Set task |
Extract from the entries below, exactly as given, only the lines from the line containing "Model this object" to the line containing "face_t = 0.3; // [0.2:0.1:1]", both lines included.

[Entries with model source code]
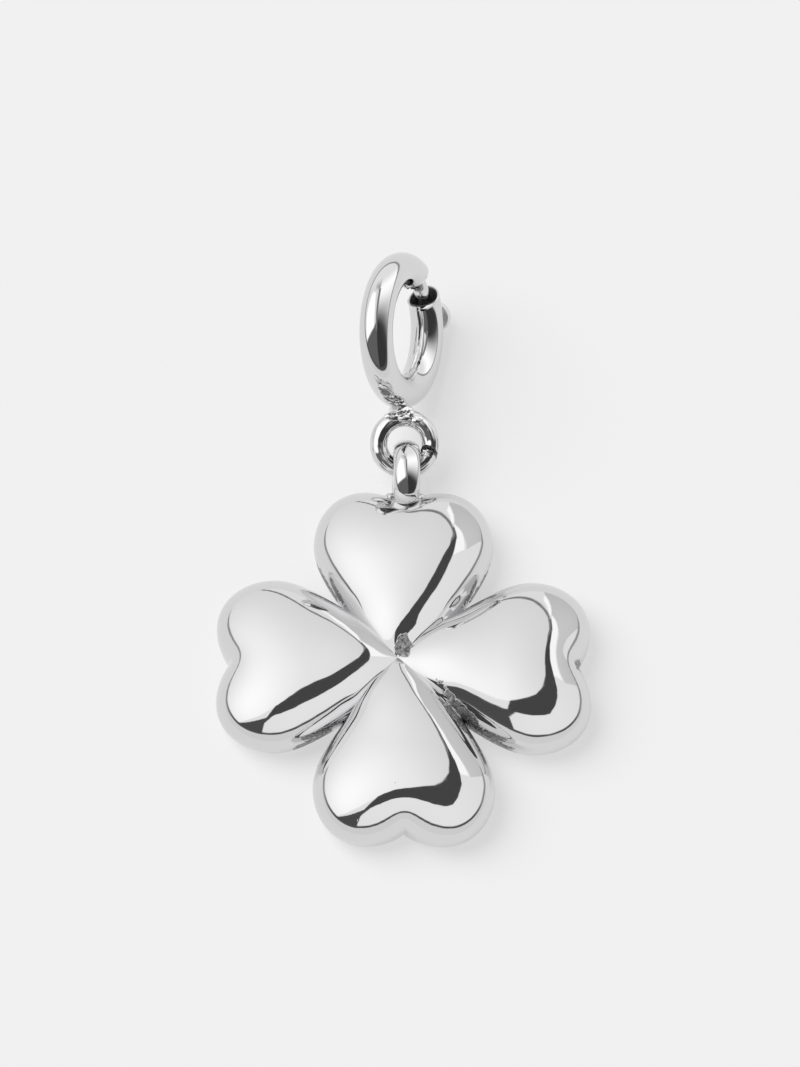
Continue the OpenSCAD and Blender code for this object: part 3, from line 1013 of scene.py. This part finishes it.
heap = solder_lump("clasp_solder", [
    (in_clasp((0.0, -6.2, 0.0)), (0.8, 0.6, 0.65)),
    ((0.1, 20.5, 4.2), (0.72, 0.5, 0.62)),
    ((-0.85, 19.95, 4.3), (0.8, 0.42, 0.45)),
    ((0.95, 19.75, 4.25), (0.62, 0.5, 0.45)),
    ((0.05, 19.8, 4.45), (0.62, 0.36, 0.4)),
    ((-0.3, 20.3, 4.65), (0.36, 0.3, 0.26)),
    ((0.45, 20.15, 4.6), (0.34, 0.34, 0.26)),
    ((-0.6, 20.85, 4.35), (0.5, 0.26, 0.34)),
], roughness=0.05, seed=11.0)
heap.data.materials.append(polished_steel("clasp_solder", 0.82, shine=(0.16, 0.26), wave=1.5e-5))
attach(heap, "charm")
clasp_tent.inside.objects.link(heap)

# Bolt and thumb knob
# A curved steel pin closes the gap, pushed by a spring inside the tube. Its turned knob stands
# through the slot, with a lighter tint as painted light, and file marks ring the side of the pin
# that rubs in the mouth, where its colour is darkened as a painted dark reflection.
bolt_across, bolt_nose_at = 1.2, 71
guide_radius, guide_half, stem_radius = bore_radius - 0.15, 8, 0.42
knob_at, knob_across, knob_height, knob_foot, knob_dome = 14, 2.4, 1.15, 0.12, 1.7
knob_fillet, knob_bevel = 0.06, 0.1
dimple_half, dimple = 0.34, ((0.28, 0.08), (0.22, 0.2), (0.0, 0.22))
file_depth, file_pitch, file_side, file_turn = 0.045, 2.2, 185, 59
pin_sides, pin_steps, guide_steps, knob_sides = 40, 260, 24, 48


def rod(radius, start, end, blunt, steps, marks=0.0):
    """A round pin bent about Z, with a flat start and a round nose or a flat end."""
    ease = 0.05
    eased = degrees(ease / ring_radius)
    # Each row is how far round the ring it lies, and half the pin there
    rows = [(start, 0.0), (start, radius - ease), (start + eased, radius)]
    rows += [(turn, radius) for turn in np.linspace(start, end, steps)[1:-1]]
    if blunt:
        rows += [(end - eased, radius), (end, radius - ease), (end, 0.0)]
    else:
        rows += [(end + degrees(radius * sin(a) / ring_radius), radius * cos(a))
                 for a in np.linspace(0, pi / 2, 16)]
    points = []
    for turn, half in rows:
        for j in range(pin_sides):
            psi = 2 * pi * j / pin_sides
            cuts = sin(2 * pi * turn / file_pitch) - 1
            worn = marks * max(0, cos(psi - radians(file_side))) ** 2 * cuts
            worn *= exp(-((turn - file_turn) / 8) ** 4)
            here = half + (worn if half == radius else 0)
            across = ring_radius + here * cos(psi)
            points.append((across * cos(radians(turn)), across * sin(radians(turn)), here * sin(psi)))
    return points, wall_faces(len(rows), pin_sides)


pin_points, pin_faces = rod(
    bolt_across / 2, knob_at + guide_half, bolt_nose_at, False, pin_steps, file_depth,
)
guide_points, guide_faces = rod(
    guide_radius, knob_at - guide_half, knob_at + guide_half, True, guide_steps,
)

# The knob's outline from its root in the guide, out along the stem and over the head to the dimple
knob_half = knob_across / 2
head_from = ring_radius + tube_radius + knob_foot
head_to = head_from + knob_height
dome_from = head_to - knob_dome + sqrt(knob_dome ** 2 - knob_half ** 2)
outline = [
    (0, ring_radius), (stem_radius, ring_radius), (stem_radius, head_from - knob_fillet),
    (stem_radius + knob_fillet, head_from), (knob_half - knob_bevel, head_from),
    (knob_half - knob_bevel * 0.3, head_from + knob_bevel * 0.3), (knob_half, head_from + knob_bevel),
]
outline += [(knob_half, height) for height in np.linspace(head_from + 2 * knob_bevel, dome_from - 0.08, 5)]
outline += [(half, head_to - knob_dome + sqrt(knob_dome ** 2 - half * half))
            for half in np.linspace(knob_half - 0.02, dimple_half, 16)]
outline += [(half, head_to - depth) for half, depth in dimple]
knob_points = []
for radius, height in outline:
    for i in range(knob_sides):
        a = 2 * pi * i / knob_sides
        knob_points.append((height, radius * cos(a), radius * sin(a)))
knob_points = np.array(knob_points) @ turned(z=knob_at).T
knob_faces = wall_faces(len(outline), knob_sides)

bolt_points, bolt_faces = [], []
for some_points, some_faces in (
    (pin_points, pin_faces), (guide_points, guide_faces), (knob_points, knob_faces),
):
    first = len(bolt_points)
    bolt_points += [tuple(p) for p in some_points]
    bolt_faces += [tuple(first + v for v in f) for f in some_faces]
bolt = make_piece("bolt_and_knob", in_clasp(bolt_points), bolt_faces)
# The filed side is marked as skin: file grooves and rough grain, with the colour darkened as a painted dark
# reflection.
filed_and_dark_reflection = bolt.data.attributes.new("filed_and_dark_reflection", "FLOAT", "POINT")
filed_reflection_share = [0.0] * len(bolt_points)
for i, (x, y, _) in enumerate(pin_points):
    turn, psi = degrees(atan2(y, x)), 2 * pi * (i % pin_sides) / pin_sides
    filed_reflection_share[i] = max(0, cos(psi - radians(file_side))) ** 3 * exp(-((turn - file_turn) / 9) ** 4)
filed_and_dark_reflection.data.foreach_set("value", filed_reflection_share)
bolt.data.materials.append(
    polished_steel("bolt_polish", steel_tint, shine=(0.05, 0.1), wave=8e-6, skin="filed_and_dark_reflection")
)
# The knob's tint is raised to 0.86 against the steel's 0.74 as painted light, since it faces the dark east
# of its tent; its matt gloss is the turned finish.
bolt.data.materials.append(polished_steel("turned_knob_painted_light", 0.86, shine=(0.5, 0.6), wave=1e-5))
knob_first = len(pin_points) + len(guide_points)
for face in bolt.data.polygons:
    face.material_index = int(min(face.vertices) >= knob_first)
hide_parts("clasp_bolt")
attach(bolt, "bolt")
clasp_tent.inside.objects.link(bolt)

---

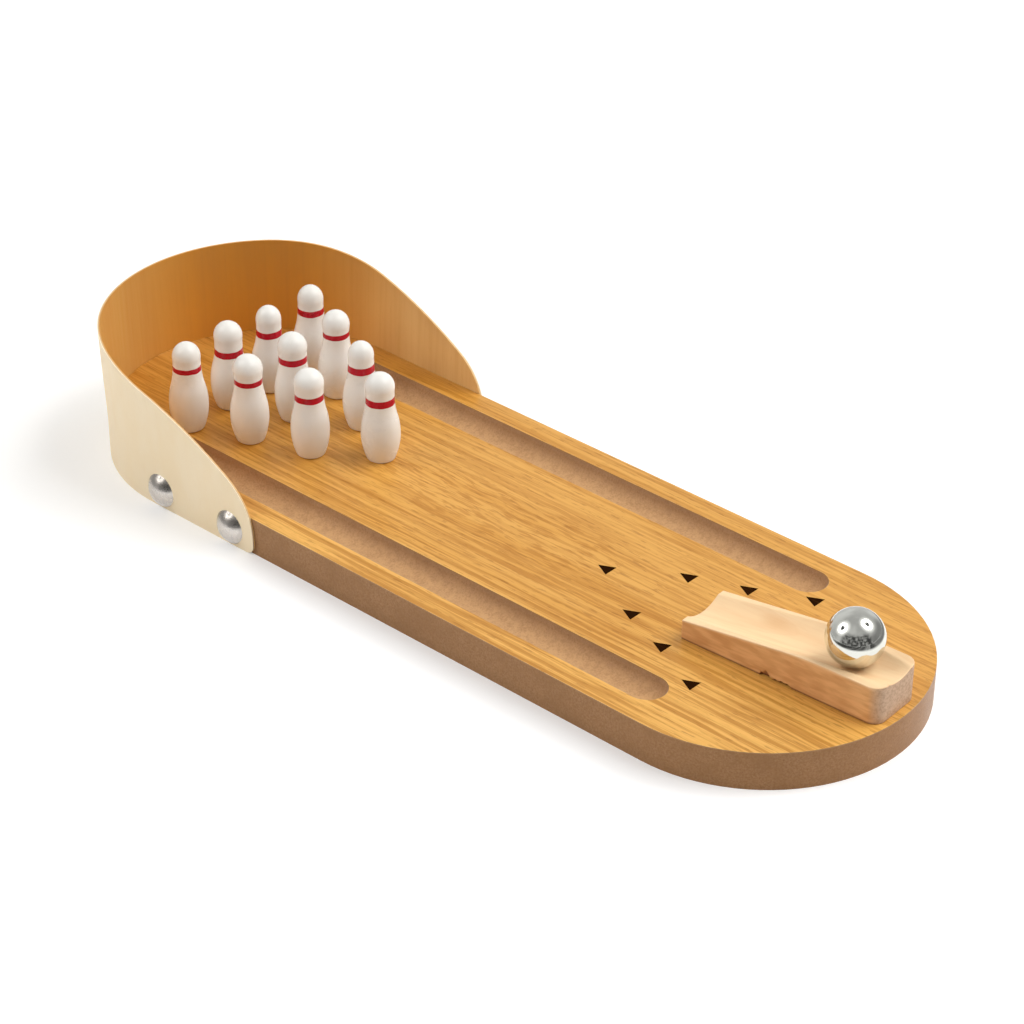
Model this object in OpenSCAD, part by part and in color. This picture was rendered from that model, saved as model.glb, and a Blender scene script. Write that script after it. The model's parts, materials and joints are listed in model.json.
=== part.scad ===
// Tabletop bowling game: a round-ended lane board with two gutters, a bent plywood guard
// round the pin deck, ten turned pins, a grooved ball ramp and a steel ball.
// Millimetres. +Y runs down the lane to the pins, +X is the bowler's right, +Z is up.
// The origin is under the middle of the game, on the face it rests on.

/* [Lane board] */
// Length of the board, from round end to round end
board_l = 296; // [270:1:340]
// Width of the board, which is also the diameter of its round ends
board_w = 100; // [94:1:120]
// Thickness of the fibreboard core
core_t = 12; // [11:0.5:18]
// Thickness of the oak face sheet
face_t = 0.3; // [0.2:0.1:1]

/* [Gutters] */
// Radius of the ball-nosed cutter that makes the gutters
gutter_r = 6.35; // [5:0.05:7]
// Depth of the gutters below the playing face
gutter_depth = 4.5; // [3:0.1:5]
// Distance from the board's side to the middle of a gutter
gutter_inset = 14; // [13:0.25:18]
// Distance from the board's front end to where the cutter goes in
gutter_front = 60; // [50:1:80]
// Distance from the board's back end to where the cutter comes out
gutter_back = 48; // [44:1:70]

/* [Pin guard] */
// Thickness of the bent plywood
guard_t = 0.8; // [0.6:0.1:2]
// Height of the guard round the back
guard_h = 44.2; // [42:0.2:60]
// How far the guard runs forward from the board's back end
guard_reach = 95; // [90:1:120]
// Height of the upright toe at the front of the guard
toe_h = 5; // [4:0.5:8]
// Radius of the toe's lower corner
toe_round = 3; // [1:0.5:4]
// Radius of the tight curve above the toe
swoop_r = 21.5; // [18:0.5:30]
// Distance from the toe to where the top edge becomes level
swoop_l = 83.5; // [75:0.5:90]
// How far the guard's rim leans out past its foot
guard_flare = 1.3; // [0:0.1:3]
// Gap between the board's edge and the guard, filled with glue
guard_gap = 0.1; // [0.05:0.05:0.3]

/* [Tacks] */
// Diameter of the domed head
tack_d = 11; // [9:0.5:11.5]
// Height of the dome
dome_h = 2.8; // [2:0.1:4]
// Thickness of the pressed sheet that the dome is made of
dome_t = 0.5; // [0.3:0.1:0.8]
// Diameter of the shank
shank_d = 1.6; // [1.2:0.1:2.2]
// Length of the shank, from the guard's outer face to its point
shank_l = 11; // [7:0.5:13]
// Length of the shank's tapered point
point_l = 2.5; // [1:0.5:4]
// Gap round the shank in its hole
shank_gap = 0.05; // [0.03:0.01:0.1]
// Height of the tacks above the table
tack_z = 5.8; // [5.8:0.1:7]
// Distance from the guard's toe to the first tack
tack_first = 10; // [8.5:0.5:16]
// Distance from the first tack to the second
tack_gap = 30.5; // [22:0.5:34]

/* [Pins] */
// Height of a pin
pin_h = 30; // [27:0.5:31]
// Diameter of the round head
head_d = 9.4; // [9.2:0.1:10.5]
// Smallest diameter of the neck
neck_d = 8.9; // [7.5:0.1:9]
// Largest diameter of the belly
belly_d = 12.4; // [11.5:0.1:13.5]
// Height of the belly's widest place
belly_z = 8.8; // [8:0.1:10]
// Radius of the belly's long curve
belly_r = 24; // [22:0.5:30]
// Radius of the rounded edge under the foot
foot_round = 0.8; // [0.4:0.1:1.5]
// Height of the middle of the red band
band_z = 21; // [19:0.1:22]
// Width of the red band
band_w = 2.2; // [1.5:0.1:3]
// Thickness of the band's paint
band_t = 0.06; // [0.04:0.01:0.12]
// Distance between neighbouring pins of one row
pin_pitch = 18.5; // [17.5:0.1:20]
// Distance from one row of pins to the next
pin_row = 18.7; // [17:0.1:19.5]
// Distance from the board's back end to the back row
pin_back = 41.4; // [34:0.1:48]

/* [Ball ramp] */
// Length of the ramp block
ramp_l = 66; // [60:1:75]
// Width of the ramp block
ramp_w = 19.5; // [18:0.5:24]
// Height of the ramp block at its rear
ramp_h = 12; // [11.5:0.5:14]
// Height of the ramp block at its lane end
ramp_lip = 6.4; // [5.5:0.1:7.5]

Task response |
Model this object in OpenSCAD, part by part and in color. This picture was rendered from that model, saved as model.glb, and a Blender scene script. Write that script after it. The model's parts, materials and joints are listed in model.json.
=== part.scad ===
// Tabletop bowling game: a round-ended lane board with two gutters, a bent plywood guard
// round the pin deck, ten turned pins, a grooved ball ramp and a steel ball.
// Millimetres. +Y runs down the lane to the pins, +X is the bowler's right, +Z is up.
// The origin is under the middle of the game, on the face it rests on.

/* [Lane board] */
// Length of the board, from round end to round end
board_l = 296; // [270:1:340]
// Width of the board, which is also the diameter of its round ends
board_w = 100; // [94:1:120]
// Thickness of the fibreboard core
core_t = 12; // [11:0.5:18]
// Thickness of the oak face sheet
face_t = 0.3; // [0.2:0.1:1]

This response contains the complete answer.